Les missionnaires originaires d'autres Eglises et d'autres pays doivent
s'insérer dans le monde socio-culturel de ceux vers lesquels ils sont envoyés,
en surmontant les conditionnements de leur milieu d'origine. C'est ainsi qu'ils
doivent apprendre la langue de la région où ils travaillent, connaître les
expressions les plus significatives de la culture des habitants, en en
découvrant les valeurs par l'expérience directe. C'est seulement grâce à cette
connaissance qu'ils pourront livrer aux peuples d'une manière crédible et
fructueuse la connaissance du mystère caché (cf. Rm 16 25-27; Ep
3, 5). Il ne s'agit certes pas pour eux de renoncer à leur identité culturelle,
mais de comprendre, d'apprécier, de promouvoir et d'évangéliser celle du milieu
où ils travaillent et donc d'être en mesure de communiquer réellement avec lui,
en adoptant un style de vie qui soit un signe de leur témoignage évangélique et
de leur solidarité avec les gens.
Les communautés
ecclésiales en formation, inspirées par l'Evangile, pourront exprimer
progressivement leur expérience chrétienne d'une manière originale, dans la
ligne de leurs traditions culturelles, à condition de demeurer en harmonie avec
les exigences objectives de la foi proprement dite. Dans ce but, spécialement
en ce qui concerne les domaines les plus délicats de l'inculturation les
Eglises particulières d'un même territoire devront travailler en communion les
unes avec les autres90 et avec toute l'Eglise, convaincues que seule
une attention à l'Eglise universelle et aux Eglises particulières les rendra
capables de traduire le trésor de la foi dans la légitime variété de ses
expressions91. C'est pourquoi les groupes évangélisés offriront les
éléments pour une «traduction» du message évangélique92 en tenant
compte des éléments positifs apportés au cours des siècles grâce au contact du
christianisme avec les différentes cultures, mais sans oublier les dangers
d'altération qui se sont parfois manifestés93.
54.
A ce propos, certaines précisions restent fondamentales. L'inculturation
correctement menée doit être guidée par deux principes: «La compatibilité avec
l'Evangile et la communion avec l'Eglise universelle»94. Gardiens du
«dépôt de la foi», les évêques veilleront à la fidélité et, surtout, au
discernement95, ce qui requiert un profond équilibre; car on risque de
passer sans analyse critique d'une sorte d'aliénation par rapport à la culture
à une surévaluation de la culture, qui est une production de l'homme, et qui
est donc marquée par le péché. La culture a besoin, elle aussi, d'être «purifiée,
élevée et perfectionnée»96.
Un tel
processus doit s'effectuer graduellement, de façon qu'il soit vraiment
l'expression de l'expérience chrétienne de la communauté: «il faudra une
incubation du mystère chrétien dans le génie de votre peuple - disait Paul VI à
Kampala - pour qu'ensuite sa voix originale, plus limpide et plus franche,
s'élève, harmonieuse, dans le chœur des autres voix de l'Eglise
universelle»97. En définitive, l'inculturation doit être l'affaire de
tout le Peuple de Dieu et pas seulement de quelques experts, car on sait que le
peuple reflète l'authentique sens de la foi qu'il ne faut jamais perdre de vue.

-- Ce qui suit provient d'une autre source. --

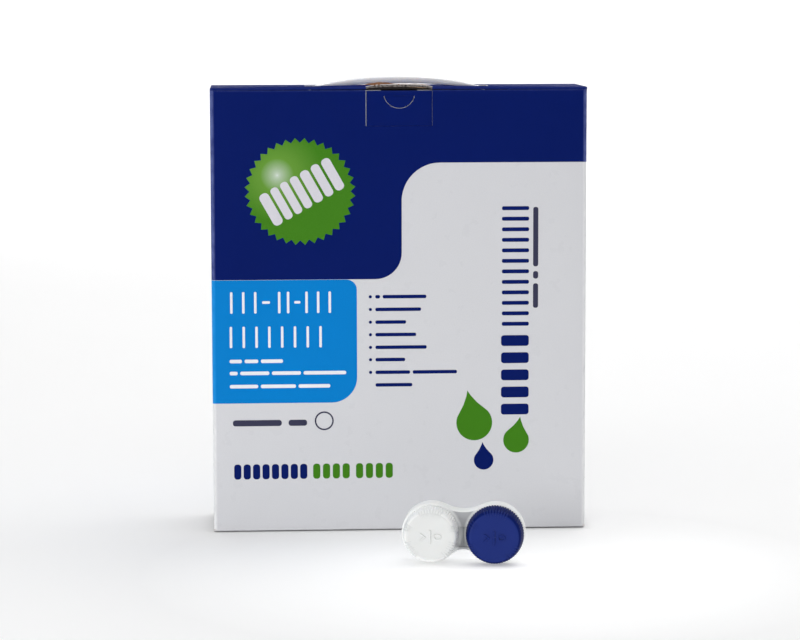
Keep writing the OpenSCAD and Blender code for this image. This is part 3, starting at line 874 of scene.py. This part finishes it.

Certes, elle doit être guidée et stimulée, mais pas forcée afin de ne pas
provoquer de réactions négatives parmi les chrétiens: elle doit être
l'expression de la vie communautaire, c'est-à-dire mûrir au sein de la
communauté, et non pas le fruit exclusif de recherches érudites. La sauvegarde
des valeurs traditionnelles est l'effet d'une foi mûre.